Thursday, October 25, 2007

Ponies, Journals, and notebooks

I promised I'd blog about which tool I ended up using to get organized and how I got there. I'm not going to go through all the details and background but I will focus on the two that work out the best: Journler and Circus Ponies Notebook.

Both are truly wonderful programs. The big difference here is Circus Ponies Notebook uses a notebook metaphor - it looks exactly like a notebook including you can make it look like a spiral bound notebook, a yellow legal pad, or even Cornell Notes. The problem here is trying to make a computer program look and act like a notebook ends up being a tad on the clunky side.

After trying Journler, I switched. It makes use of the features a computer provides: searching, indexing, categorizing, and tagging. You can do folders and smart folders. I call it "iTunes for my life". The folders are like playlists of the information you want to organize - you just drag 'n drop your stuff and it is there. The smart folders are like smart playlists - define the search criteria and anything that matches just shows up there.

Now if Journler just did todo lists better, I'd be using it for everything. I wonder if you could somehow combine Journler and iGTD.

Monday, October 15, 2007

Blog Action Day: wise use of resources

Originally, I was not going to participate in Blog Action Day. Am I allowed to say that? And what changed my mind? What changed my mind was Lifehacker's Blog Action Day post. In particular, one tip they gave got me thinking. The tip was "Bring Your Own Utensils To Work."

Before I read the details of the tip, my mind went a completely different direction than the article. The article was talking about forks and spoons - bring the metal ones and wash them instead of tossing the plastic ones. Where my mind went: writing utensils.

Maybe I spend too much time on, but I started thinking about at nearly any office I've worked in, you go to the office supply cabinet and you find just about the same thing: a cabinet full of the cheapest pens and legal pads you've ever seen. The pens are doing well to last a few weeks before getting lost, stop working, or just get swiped off your desk by a co-worker. The notepads aren't much better. You turn a page 3 times and it rips off.

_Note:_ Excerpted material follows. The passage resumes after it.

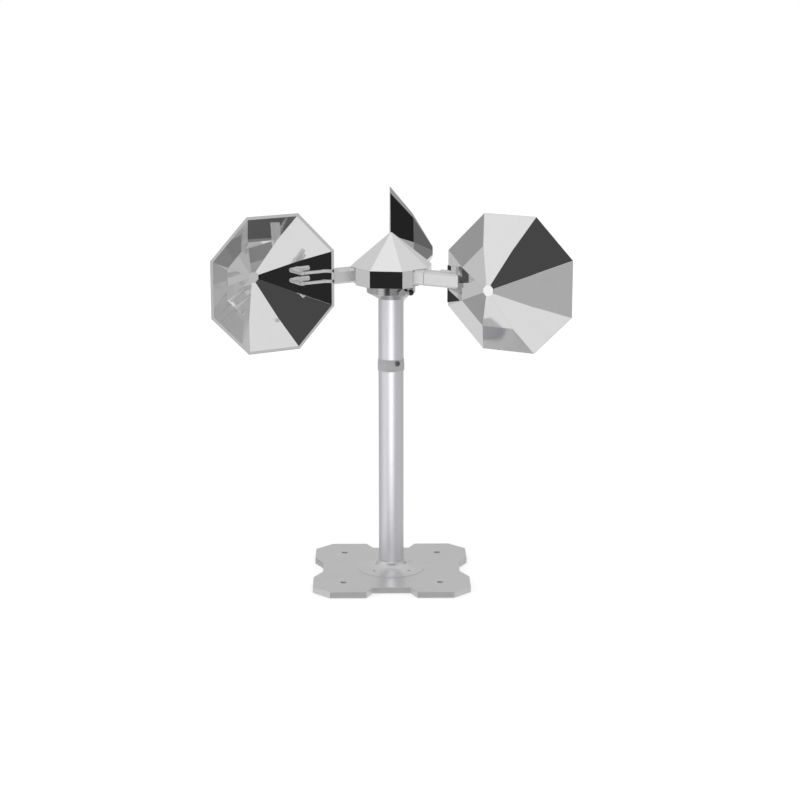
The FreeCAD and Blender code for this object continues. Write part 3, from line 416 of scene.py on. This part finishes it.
# Studio panels that the mirror facets pick up. Azimuth 0 is towards the camera and positive to its right.
# Each row: name, azimuth from and to, elevation from and to, width of the soft border (all in degrees),
# brightness. Later panels lie over earlier ones.
STUDIO_LIGHT = 0.78
PANELS = (
    ("overhead light", (-200, 200), (72, 95), 4, 0.87),
    ("left soft light", (-115, -50), (38, 72), 4, 0.82),
    ("right soft light", (50, 105), (38, 72), 4, 0.77),
    ("right back light", (105, 200), (30, 72), 4, 0.73),
    ("left back light", (-200, -115), (28, 72), 4, 0.67),
    ("dark ceiling over the camera", (-28, 30), (27, 56), 3, 0.068),
    ("dark ceiling's right end", (30, 42), (24, 36), 3, 0.10),
    ("white card on the left", (-84, -34), (-30, 20), 4, 1.0),
    ("left horizon", (-114, -88), (-22, 30), 4, 0.58),
    ("left back wall", (-150, -116), (4, 28), 4, 0.34),
    ("low left back wall", (-150, -116), (-20, 4), 4, 0.56),
    ("low left light", (-165, -134), (-50, -24), 4, 0.69),
    ("low left board", (-134, -110), (-50, -24), 4, 0.35),
    ("right front card", (47, 63), (-42, 26), 4, 0.55),
    ("right card", (63, 94), (-30, 26), 4, 0.63),
    ("right upper board", (78, 92), (31, 45), 4, 0.50),
    ("grey card right of the camera", (4, 40), (-14, -3), 2, 0.45),
    ("upper grey card", (26, 47), (10, 26), 3, 0.43),
    ("small dark card", (38, 48), (-2, 9), 2, 0.22),
    ("dark card over the camera", (14, 26), (9, 25), 3, 0.09),
    ("low dark board", (0, 28), (-24, -14), 2, 0.05),
    ("low grey board", (25, 50), (-46, -22), 2, 0.22),
    ("floor shadow on the right", (26, 42), (-70, -56), 3, 0.08),
    ("small floor shadow", (21, 30), (-58, -50), 2, 0.08),
    ("black flag beside the camera", (-32, -4), (-26, 5), 2, 0.022),
    ("right board", (94, 106), (-15, 2), 3, 0.39),
    ("right back board", (106, 125), (-15, 2), 3, 0.21),
    ("black doorway behind", (108, 128), (10, 30), 3, 0.018),
    ("grey doorway behind", (128, 146), (2, 18), 3, 0.13),
    ("back wall", (150, 200), (2, 34), 6, 0.60),
    ("back wall, left part", (-200, -160), (2, 34), 6, 0.60),
    ("grey wall behind", (166, 179), (-9, 2), 3, 0.32),
)

# What a ray meets after two facets: broader, softer panels, since the facets blur what they show of each other.
# After three facets or more it meets one even tone.
TWICE_MIRRORED_LIGHT = 0.62
TWICE_MIRRORED_PANELS = (
    ("grey wall beside the camera", (27, 46), (-22, 34), 6, 0.43),
    ("grey wall on the right", (46, 62), (12, 30), 5, 0.48),
    ("dark card", (37, 51), (-6, 9), 5, 0.22),
    ("low grey wall", (47, 62), (-44, -20), 5, 0.53),
    ("low dark grey wall", (24, 47), (-46, -25), 5, 0.21),
    ("dark front", (0, 29), (-23, 4), 4, 0.065),
    ("dark floor", (18, 46), (-74, -52), 5, 0.065),
)
MANY_TIMES_MIRRORED_LIGHT = 0.52
WORLD_DEPTH_AFTER_TWO = 3    # the renderer's ray depth in the world after two facets


def sky_angles(tree):
    """Azimuth, 0 towards the camera and positive to the right, and elevation of a world ray, in degrees."""
    direction = add_node(tree, "ShaderNodeTexCoord").outputs["Generated"]
    split = add_node(tree, "ShaderNodeSeparateXYZ", {"Vector": direction}).outputs
    towards_camera = maths(tree, "MULTIPLY", split["Y"], -1.0)
    azimuth = maths(tree, "DEGREES", maths(tree, "ARCTAN2", split["X"], towards_camera))
    elevation = maths(tree, "DEGREES", maths(tree, "ARCSINE", split["Z"]))
    return azimuth, elevation


def between(tree, value, low, high, border):
    """1 between low and high, with soft borders."""
    soft = border / 2
    above = smooth_range(tree, value, low - soft, low + soft)
    below = smooth_range(tree, value, high + soft, high - soft)
    return maths(tree, "MULTIPLY", above, below)


def panel_tone(tree, angles, light, panels):
    """Grey of a world ray: the even light with the panels laid over it in turn."""
    azimuth, elevation = angles
    tone = grey(light)
    for _name, (left, right), (low, high), border, brightness in panels:
        across = between(tree, azimuth, left, right, border)
        upright = between(tree, elevation, low, high, border)
        share = maths(tree, "MULTIPLY", across, upright)
        tone = blend_colours(tree, share, tone, grey(brightness))
    return tone


def add_world():
    """A pale studio whose panels only show in the object; the camera sees plain white."""
    world = bpy.data.worlds.new("studio")
    bpy.context.scene.world = world
    world.use_nodes = True
    tree = world.node_tree
    tree.nodes.clear()
    angles = sky_angles(tree)
    path = add_node(tree, "ShaderNodeLightPath").outputs
    tone = panel_tone(tree, angles, STUDIO_LIGHT, PANELS)
    twice = panel_tone(tree, angles, TWICE_MIRRORED_LIGHT, TWICE_MIRRORED_PANELS)
    is_second = maths(tree, "GREATER_THAN", path["Ray Depth"], WORLD_DEPTH_AFTER_TWO - 0.5)
    is_third = maths(tree, "GREATER_THAN", path["Ray Depth"], WORLD_DEPTH_AFTER_TWO + 0.5)
    tone = blend_colours(tree, is_second, tone, twice)
    tone = blend_colours(tree, is_third, tone, grey(MANY_TIMES_MIRRORED_LIGHT))
    colour = blend_colours(tree, path["Is Camera Ray"], tone, grey(1.0))
    background = add_node(tree, "ShaderNodeBackground", {"Color": colour, "Strength": 1.0})
    output = add_node(tree, "ShaderNodeOutputWorld")
    tree.links.new(background.outputs[0], output.inputs["Surface"])


POLE_LAMP_PLACE = Vector((-0.004, -0.26, 0.16))
POLE_LAMP_WIDE = 0.19
POLE_LAMP_HIGH = 0.31
POLE_LAMP_POWER = 0.31
TUBES = ("lower_tube", "upper_tube")


def add_pole_lamp():
    """A soft box in front of the pole, linked to the tubes alone so that it doesn't show in the mirrors."""
    light = bpy.data.lights.new("pole_lamp", "AREA")
    light.shape = "RECTANGLE"
    light.size = POLE_LAMP_WIDE
    light.size_y = POLE_LAMP_HIGH
    light.energy = POLE_LAMP_POWER
    lamp = bpy.data.objects.new("pole_lamp", light)
    lamp.location = POLE_LAMP_PLACE
    lamp.rotation_euler = (math.radians(90), 0, 0)
    lamp.visible_camera = False
    bpy.context.scene.collection.objects.link(lamp)
    lit = bpy.data.collections.new("lit_by_pole_lamp")
    for name in TUBES:
        lit.objects.link(NODES[name])
    lamp.light_linking.receiver_collection = lit
    return lamp


# The camera stands in front of the rotor and looks down a little.
CAMERA_FROM_ROTOR = Vector((-0.0164, -1.8736, 0.3178))
CAMERA_LENS = 87.07
CAMERA_SENSOR = 36.0
CAMERA_PITCH = math.radians(-13.40)
CAMERA_YAW = math.radians(-0.773)


def add_camera():
    data = bpy.data.cameras.new("camera")
    data.lens = CAMERA_LENS
    data.sensor_width = CAMERA_SENSOR
    data.clip_end = 100.0
    camera = bpy.data.objects.new("camera", data)
    camera.location = ROTOR_CENTRE + CAMERA_FROM_ROTOR
    camera.rotation_euler = (math.radians(90) + CAMERA_PITCH, 0.0, CAMERA_YAW)
    bpy.context.scene.collection.objects.link(camera)
    bpy.context.scene.camera = camera


def set_colour_view():
    scene = bpy.context.scene
    scene.view_settings.view_transform = "Standard"


dress_nodes()
add_floor()
add_world()
add_pole_lamp()
add_camera()
set_colour_view()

I've been switching back and forth between a couple pens at work. I've got a couple Pilot G2 pens, and a couple inexpensive fountain pens. I like the idea that instead of just using a pen a few weeks and then tossing it when it quits working, of buying a pen that has refills available. The fountain pen (Lamy Vista, for those of you who are curious) are even better because instead of a cartridge you can get a converter. The converter lets you refill from an ink bottle. I can use the same pen for years and years and the only cost (financially and environmentally) is a bottle of ink.

The cost of a good fountain pen is more initially, but over time you've got a pen that is enjoyable to use and a lot less plastic going into the land-fill.

Along those same lines, I've been using a Circa notebook from Levenger. I also purchased the hole-punch to go with it. This means I can hole-punch just about any size and kind of paper and just toss it into my notebook. I have a pretty much infinitely refillable notebook.

Sunday, October 14, 2007

the big analog/digital DUH!

For the last few months, especially since re-discovering the site I have been in a mentality that I should either do all my organization with a planner or all of it in electronic format. So the dilemma became: do I want everything to be digital and searchable or on paper and so I won't have to worry about computer problems?

My answer came later from David Allen. I wish I could remember which interview I was listening to with him exactly, but someone asked him which he uses: analog or digital tools? His answer: both! I've heard him say it before that if someone isn't comfortable using either of these toolsets they are in trouble. What I hadn't heard him say before is that he personally uses both and recommends that anyone comfortable with this do the same.

It was one of those "Well, DUH! Why didn't I think of that before?" moments as David went on the explain. He carries paper and pen with him at all times so he can jot down anything that pops into his head. Later he processes this information. In his case, if something is important, part of "processing" is entering his handwritten note into his computer. The note can then be saved, stored, searched, emailed, posted online, or whatever he choses to do with it.

So lately I have been revisiting different tools for stored everything I need to keep track of. More on that in another post later, but for now I'll say this. I've settled on a tool called Journler which is Mac-only. Windows has a similar tool called EverNote. I have not seen any equivalent in the Linux world.